Entries with model source code

[START]

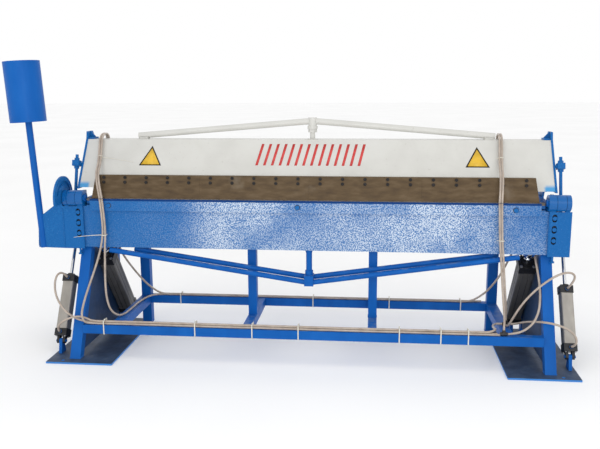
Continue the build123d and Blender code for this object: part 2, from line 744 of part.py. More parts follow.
def clamp_cylinder():
    fittings = ((0, -1, "low"), (0, -1, "high"))
    return cylinder_body(CLAMP_CYL_X, CLAMP_FOOT, CLAMP_EYE, CLAMP_BODY, CLAMP_BORE, fittings)


def clamp_cylinder_rod():
    return cylinder_rod(CLAMP_CYL_X, CLAMP_FOOT, CLAMP_EYE, CLAMP_BORE)


def leaf_cylinder():
    fittings = ((-PORT_SPREAD, 1, "high"), (PORT_SPREAD, 1, "high"))
    return cylinder_body(LEAF_CYL_X, LEAF_FOOT, LEAF_EYE, LEAF_BODY, LEAF_BORE, fittings)


def leaf_cylinder_rod():
    return cylinder_rod(LEAF_CYL_X, LEAF_FOOT, LEAF_EYE, LEAF_BORE)


def foot_lugs():
    """Upright lugs on the foot plates with the cylinders' foot pins."""
    lugs = []
    for x, (y, z) in ((CLAMP_CYL_X, CLAMP_FOOT), (LEAF_CYL_X, LEAF_FOOT)):
        half = LUG_THICK / 2
        outline = ((y - 30, FOOT_THICK), (y + 30, FOOT_THICK), (y + 15, z), (y - 15, z))
        lug = plate_yz(outline, x - half, x + half) + bar_x(y, z, x - half, x + half, 30)
        lug += bar_x(y, z, x - 30, x + 30, CYL_PIN_D)
        lugs.append(lug)
    return both(group(lugs))


# ---- air hoses -------------------------------------------------------------
def hose(name, points):
    """Tube of straight runs joined by the largest arcs that the runs allow."""
    corners = [Vector(*point) for point in points]
    radii = []
    for before, corner, after in zip(corners, corners[1:], corners[2:]):
        arriving, leaving = corner - before, after - corner
        turn = math.radians(arriving.get_angle(leaving))
        radii.append(0.45 * min(arriving.length, leaving.length) / math.tan(turn / 2))
    path = FilletPolyline(*corners, radius=radii)
    start = Plane(origin=corners[0], z_dir=corners[1] - corners[0])
    tube = sweep(start * Circle(HOSE_D / 2), path=path)
    straight = math.pi * HOSE_D**2 / 4 * path.length
    print(name, "length", round(path.length), "volume ratio", round(tube.volume / straight, 4))
    print("    radii", [round(radius) for radius in radii])
    return tube


def shifted(points, dx=0.0, dy=0.0):
    return [(x + dx, y + dy, z) for x, y, z in points]


LEFT_UPPER = [
    (-1266, 334, 887), (-1272, 302, 960), (-1278, 274, 1050), (-1280, 262, 1140), (-1279, 257, 1210),
    (-1278, 234, 1246), (-1275, 166, 1248), (-1270, 116, 1228), (-1264, 82, 1180), (-1256, 44, 1120),
    (-1247, -8, 1070), (-1235, -68, 1046), (-1221, -106, 996), (-1208, -122, 944), (-1200, -127, 898),
]
RIGHT_UPPER = [
    (1078, 334, 887), (1079, 302, 960), (1078, 274, 1050), (1075, 262, 1140), (1073, 257, 1210),
    (1071, 234, 1246), (1068, 166, 1250), (1065, 116, 1228), (1062, 82, 1180), (1058, 44, 1120),
    (1054, -8, 1070), (1049, -68, 1046), (1045, -106, 996), (1042, -122, 944), (1041, -127, 898),
]
LEFT_LOWER_FRONT = [
    (-1200, -127, 896), (-1192, -129, 800), (-1190, -128, 700), (-1205, -130, 620), (-1226, -136, 545),
    (-1254, -160, 452), (-1276, -200, 370), (-1286, -244, 302), (-1288, -276, 252), (-1272, -288, 214),
    (-1246, -273, 201), (-1205, -270, RAIL_HOSE_Z),
]
LEFT_LOWER_REAR = [
    (-1187, -127, 896), (-1179, -129, 800), (-1176, -128, 700), (-1184, -130, 610), (-1188, -133, 510),
    (-1189, -142, 410), (-1180, -160, 320), (-1156, -172, 246), (-1118, -152, 208), (-1100, -92, 200.5),
    (-1096, 30, 199.6), (-1092, 170, 199.8), (-1074, 280, 200.2), (-1030, 336, 199.7),
    (-981, 338, RAIL_HOSE_Z),
]
RIGHT_LOWER_FRONT = [
    (1041, -127, 896), (1046, -129, 790), (1052, -128, 690), (1062, -130, 590), (1071, -132, 490),
    (1079, -138, 400), (1083, -160, 330), (1081, -206, 292), (1075, -250, 272), (1072, -264, 250),
    (1072, -264, 226),
]
RIGHT_LOWER_REAR = [
    (1054, -127, 896), (1059, -129, 790), (1065, -128, 690), (1075, -130, 590), (1084, -132, 490),
    (1092, -135, 400), (1101, -124, 328), (1110, -98, 268), (1112, -92, 226),
]
LEFT_CAP_TOP = [
    (-1432, -109, 426), (-1438, -126, 446), (-1452, -146, 462), (-1470, -166, 450), (-1478, -184, 404),
    (-1466, -206, 342), (-1426, -232, 284), (-1370, -256, 242), (-1310, -268, 218), (-1252, -259, 204),
    (-1205, -257, RAIL_HOSE_Z),
]
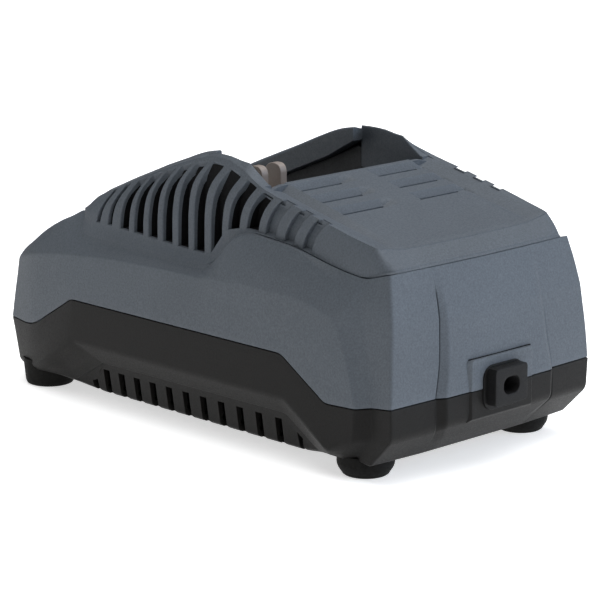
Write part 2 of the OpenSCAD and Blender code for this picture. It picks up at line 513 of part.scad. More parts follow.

[END]

Copy out only the lines running from the beginning of the data to the line with "return both(group(lugs))", both ends included.

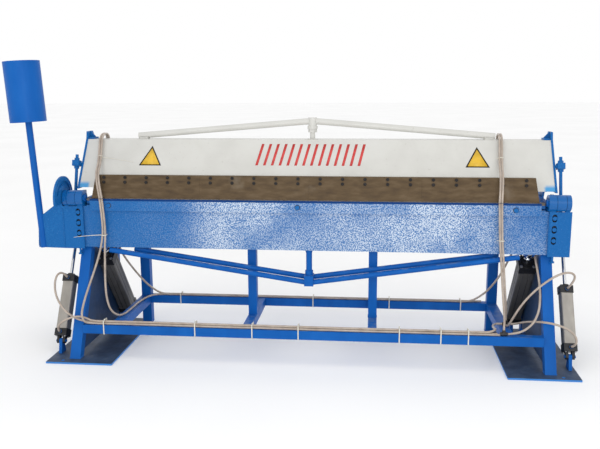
Continue the build123d and Blender code for this object: part 2, from line 744 of part.py. More parts follow.
def clamp_cylinder():
    fittings = ((0, -1, "low"), (0, -1, "high"))
    return cylinder_body(CLAMP_CYL_X, CLAMP_FOOT, CLAMP_EYE, CLAMP_BODY, CLAMP_BORE, fittings)


def clamp_cylinder_rod():
    return cylinder_rod(CLAMP_CYL_X, CLAMP_FOOT, CLAMP_EYE, CLAMP_BORE)


def leaf_cylinder():
    fittings = ((-PORT_SPREAD, 1, "high"), (PORT_SPREAD, 1, "high"))
    return cylinder_body(LEAF_CYL_X, LEAF_FOOT, LEAF_EYE, LEAF_BODY, LEAF_BORE, fittings)


def leaf_cylinder_rod():
    return cylinder_rod(LEAF_CYL_X, LEAF_FOOT, LEAF_EYE, LEAF_BORE)


def foot_lugs():
    """Upright lugs on the foot plates with the cylinders' foot pins."""
    lugs = []
    for x, (y, z) in ((CLAMP_CYL_X, CLAMP_FOOT), (LEAF_CYL_X, LEAF_FOOT)):
        half = LUG_THICK / 2
        outline = ((y - 30, FOOT_THICK), (y + 30, FOOT_THICK), (y + 15, z), (y - 15, z))
        lug = plate_yz(outline, x - half, x + half) + bar_x(y, z, x - half, x + half, 30)
        lug += bar_x(y, z, x - 30, x + 30, CYL_PIN_D)
        lugs.append(lug)
    return both(group(lugs))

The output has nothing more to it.